Copy out the entries below in full and exactly.

--------------------------------------------------

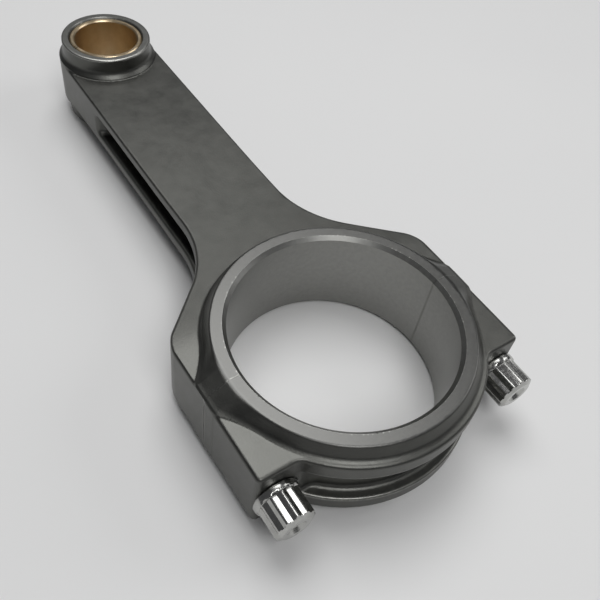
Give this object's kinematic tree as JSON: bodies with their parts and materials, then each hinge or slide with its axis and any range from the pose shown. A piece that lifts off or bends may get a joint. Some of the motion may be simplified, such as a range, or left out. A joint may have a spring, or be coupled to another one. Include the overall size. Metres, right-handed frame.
{
  "type": "connecting rod",
  "caption": "H-section engine connecting rod with a bolted big-end cap, raised thrust rings and a bronze piston-pin bush",
  "frame": {"origin": "on the crankpin axis, at the middle of the rod's thickness", "axes": "+Y from the big end to the small end, +Z along the crankpin and piston-pin axes, +X across the two cap bolts; the rod lies flat on its lower thrust face"},
  "size_m": [0.0702, 0.1677, 0.0244],
  "materials": {
    "peened_steel": "satin grey forged steel, shot peened, with machined rings and bores",
    "bronze": "honed tin bronze",
    "bolt_steel": "bright polished alloy steel",
    "dowel_steel": "ground hardened steel"
  },
  "bodies": {
    "rod": {"rod_body": "peened_steel", "small_end_bush": "bronze", "dowel_left": "dowel_steel", "dowel_right": "dowel_steel"},
    "cap": {"rod_cap": "peened_steel"},
    "bolt_left": {"cap_bolt_left": "bolt_steel"},
    "bolt_right": {"cap_bolt_right": "bolt_steel"}
  },
  "joints": [
    {"name": "cap_slide", "type": "slide", "parent": "rod", "child": "cap", "axis": [0, -1, 0], "range_m": [0, 0.03]},
    {"name": "bolt_left_slide", "type": "slide", "parent": "cap", "child": "bolt_left", "axis": [0, -1, 0], "range_m": [0, 0.036]},
    {"name": "bolt_right_slide", "type": "slide", "parent": "cap", "child": "bolt_right", "axis": [0, -1, 0], "range_m": [0, 0.036]}
  ]
}
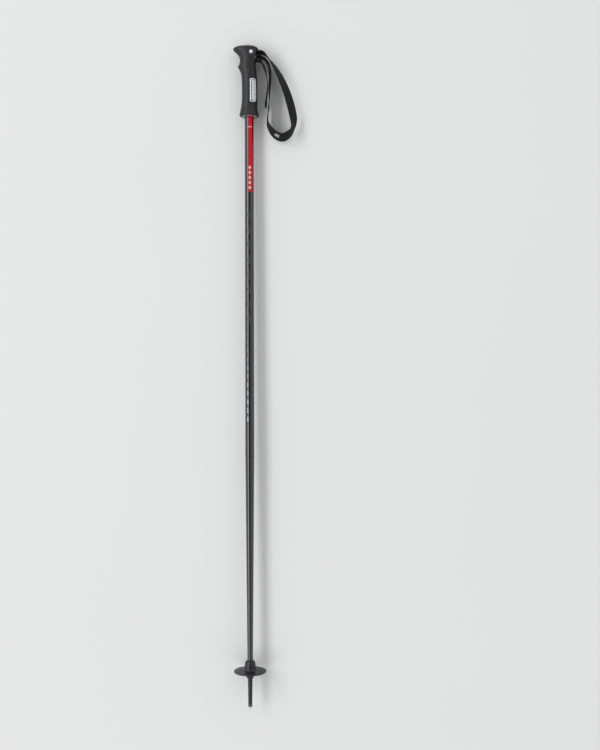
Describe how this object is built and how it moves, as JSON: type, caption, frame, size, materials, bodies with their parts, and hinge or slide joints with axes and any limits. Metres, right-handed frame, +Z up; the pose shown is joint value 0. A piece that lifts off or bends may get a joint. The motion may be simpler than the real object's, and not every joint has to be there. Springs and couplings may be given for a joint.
{
  "type": "ski pole",
  "caption": "Alpine ski pole: a tapered tube with a moulded grip, a wedge-locked wrist strap, a push-fit basket and a steel tip.",
  "frame": {"origin": "centre of the flat end of the steel tip, on the shaft's axis", "axes": "+Z runs up the shaft's axis from the tip to the grip, -X is the front, where the grip's beak and finger rest face, and +X is the rear, where the strap leaves the head"},
  "size_m": [0.1162, 0.0586, 1.2],
  "materials": {
    "shaft_lacquer": "satin black lacquer over aluminium, with a printed red stripe and silver dashes",
    "grip_rubber": "soft matt rubber with a fine moulded grain",
    "grip_hard": "hard moulded nylon, matt",
    "grip_ring": "light grey moulded ring",
    "strap_webbing": "tight flat-woven polyester webbing",
    "strap_wedge": "grey moulded acetal",
    "pin_metal": "bright turned steel",
    "badge_metal": "bright rolled aluminium",
    "badge_enamel": "dark filled enamel",
    "lower_plastic": "black moulded nylon, slightly scuffed",
    "tip_collar": "blackened steel",
    "tip_steel": "bright hardened steel"
  },
  "bodies": {
    "pole": {"shaft_tube": "shaft_lacquer", "tube_plug": "grip_hard", "grip_shell": "grip_rubber", "grip_cap": "grip_rubber", "grip_sleeve": "grip_hard", "grip_collar": "grip_ring", "badge_frame": "badge_metal", "badge_field": "badge_enamel", "strap_housing": "grip_hard", "strap_pin_barrel": "pin_metal", "strap_pin_screw": "pin_metal", "strap_anchor": "strap_webbing", "strap_bight": "strap_webbing", "ferrule": "lower_plastic", "tip_collar": "tip_collar", "steel_tip": "tip_steel"},
    "strap_loop": {"strap_loop": "strap_webbing"},
    "strap_tail": {"strap_tail": "strap_webbing"},
    "strap_wedge": {"strap_wedge": "strap_wedge"},
    "basket": {"basket": "lower_plastic"}
  },
  "joints": [
    {"name": "strap_swing", "type": "hinge", "parent": "pole", "child": "strap_loop", "pos_m": [0.0203, 0, 1.1891], "axis": [0, -1, 0], "range_deg": [0, 75]},
    {"name": "tail_swing", "type": "hinge", "parent": "pole", "child": "strap_tail", "pos_m": [0.0171, 0, 1.1746], "axis": [0, -1, 0], "range_deg": [-7, 0]},
    {"name": "wedge_slide", "type": "slide", "parent": "pole", "child": "strap_wedge", "axis": [1, 0, 0], "range_m": [0, 0.0035]},
    {"name": "basket_pull", "type": "slide", "parent": "pole", "child": "basket", "axis": [0, 0, -1], "range_m": [0, 0.09]}
  ]
}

--------------------------------------------------

• Solution for this task:
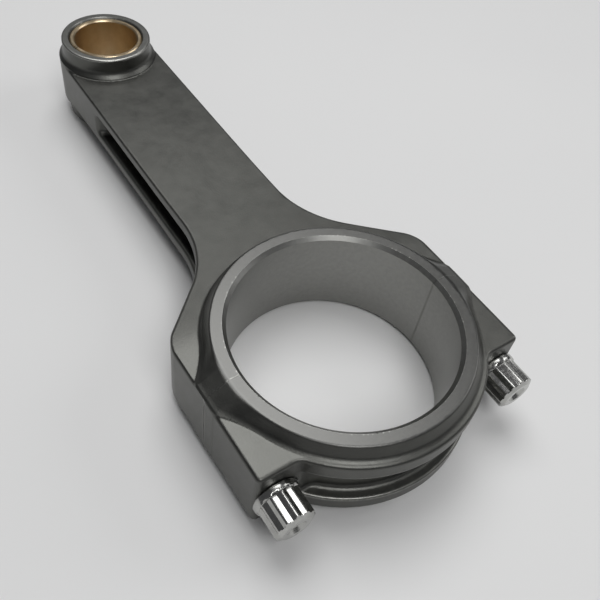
Give this object's kinematic tree as JSON: bodies with their parts and materials, then each hinge or slide with its axis and any range from the pose shown. A piece that lifts off or bends may get a joint. Some of the motion may be simplified, such as a range, or left out. A joint may have a spring, or be coupled to another one. Include the overall size. Metres, right-handed frame.
{
  "type": "connecting rod",
  "caption": "H-section engine connecting rod with a bolted big-end cap, raised thrust rings and a bronze piston-pin bush",
  "frame": {"origin": "on the crankpin axis, at the middle of the rod's thickness", "axes": "+Y from the big end to the small end, +Z along the crankpin and piston-pin axes, +X across the two cap bolts; the rod lies flat on its lower thrust face"},
  "size_m": [0.0702, 0.1677, 0.0244],
  "materials": {
    "peened_steel": "satin grey forged steel, shot peened, with machined rings and bores",
    "bronze": "honed tin bronze",
    "bolt_steel": "bright polished alloy steel",
    "dowel_steel": "ground hardened steel"
  },
  "bodies": {
    "rod": {"rod_body": "peened_steel", "small_end_bush": "bronze", "dowel_left": "dowel_steel", "dowel_right": "dowel_steel"},
    "cap": {"rod_cap": "peened_steel"},
    "bolt_left": {"cap_bolt_left": "bolt_steel"},
    "bolt_right": {"cap_bolt_right": "bolt_steel"}
  },
  "joints": [
    {"name": "cap_slide", "type": "slide", "parent": "rod", "child": "cap", "axis": [0, -1, 0], "range_m": [0, 0.03]},
    {"name": "bolt_left_slide", "type": "slide", "parent": "cap", "child": "bolt_left", "axis": [0, -1, 0], "range_m": [0, 0.036]},
    {"name": "bolt_right_slide", "type": "slide", "parent": "cap", "child": "bolt_right", "axis": [0, -1, 0], "range_m": [0, 0.036]}
  ]
}
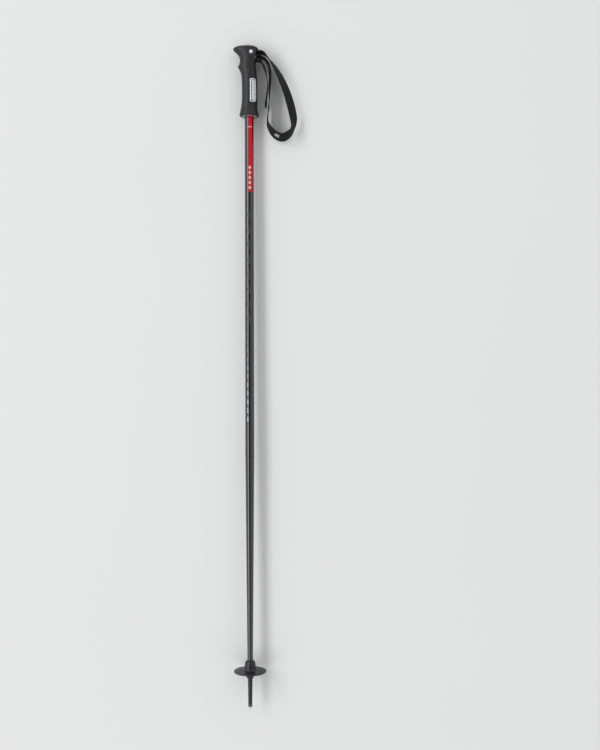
Describe how this object is built and how it moves, as JSON: type, caption, frame, size, materials, bodies with their parts, and hinge or slide joints with axes and any limits. Metres, right-handed frame, +Z up; the pose shown is joint value 0. A piece that lifts off or bends may get a joint. The motion may be simpler than the real object's, and not every joint has to be there. Springs and couplings may be given for a joint.
{
  "type": "ski pole",
  "caption": "Alpine ski pole: a tapered tube with a moulded grip, a wedge-locked wrist strap, a push-fit basket and a steel tip.",
  "frame": {"origin": "centre of the flat end of the steel tip, on the shaft's axis", "axes": "+Z runs up the shaft's axis from the tip to the grip, -X is the front, where the grip's beak and finger rest face, and +X is the rear, where the strap leaves the head"},
  "size_m": [0.1162, 0.0586, 1.2],
  "materials": {
    "shaft_lacquer": "satin black lacquer over aluminium, with a printed red stripe and silver dashes",
    "grip_rubber": "soft matt rubber with a fine moulded grain",
    "grip_hard": "hard moulded nylon, matt",
    "grip_ring": "light grey moulded ring",
    "strap_webbing": "tight flat-woven polyester webbing",
    "strap_wedge": "grey moulded acetal",
    "pin_metal": "bright turned steel",
    "badge_metal": "bright rolled aluminium",
    "badge_enamel": "dark filled enamel",
    "lower_plastic": "black moulded nylon, slightly scuffed",
    "tip_collar": "blackened steel",
    "tip_steel": "bright hardened steel"
  },
  "bodies": {
    "pole": {"shaft_tube": "shaft_lacquer", "tube_plug": "grip_hard", "grip_shell": "grip_rubber", "grip_cap": "grip_rubber", "grip_sleeve": "grip_hard", "grip_collar": "grip_ring", "badge_frame": "badge_metal", "badge_field": "badge_enamel", "strap_housing": "grip_hard", "strap_pin_barrel": "pin_metal", "strap_pin_screw": "pin_metal", "strap_anchor": "strap_webbing", "strap_bight": "strap_webbing", "ferrule": "lower_plastic", "tip_collar": "tip_collar", "steel_tip": "tip_steel"},
    "strap_loop": {"strap_loop": "strap_webbing"},
    "strap_tail": {"strap_tail": "strap_webbing"},
    "strap_wedge": {"strap_wedge": "strap_wedge"},
    "basket": {"basket": "lower_plastic"}
  },
  "joints": [
    {"name": "strap_swing", "type": "hinge", "parent": "pole", "child": "strap_loop", "pos_m": [0.0203, 0, 1.1891], "axis": [0, -1, 0], "range_deg": [0, 75]},
    {"name": "tail_swing", "type": "hinge", "parent": "pole", "child": "strap_tail", "pos_m": [0.0171, 0, 1.1746], "axis": [0, -1, 0], "range_deg": [-7, 0]},
    {"name": "wedge_slide", "type": "slide", "parent": "pole", "child": "strap_wedge", "axis": [1, 0, 0], "range_m": [0, 0.0035]},
    {"name": "basket_pull", "type": "slide", "parent": "pole", "child": "basket", "axis": [0, 0, -1], "range_m": [0, 0.09]}
  ]
}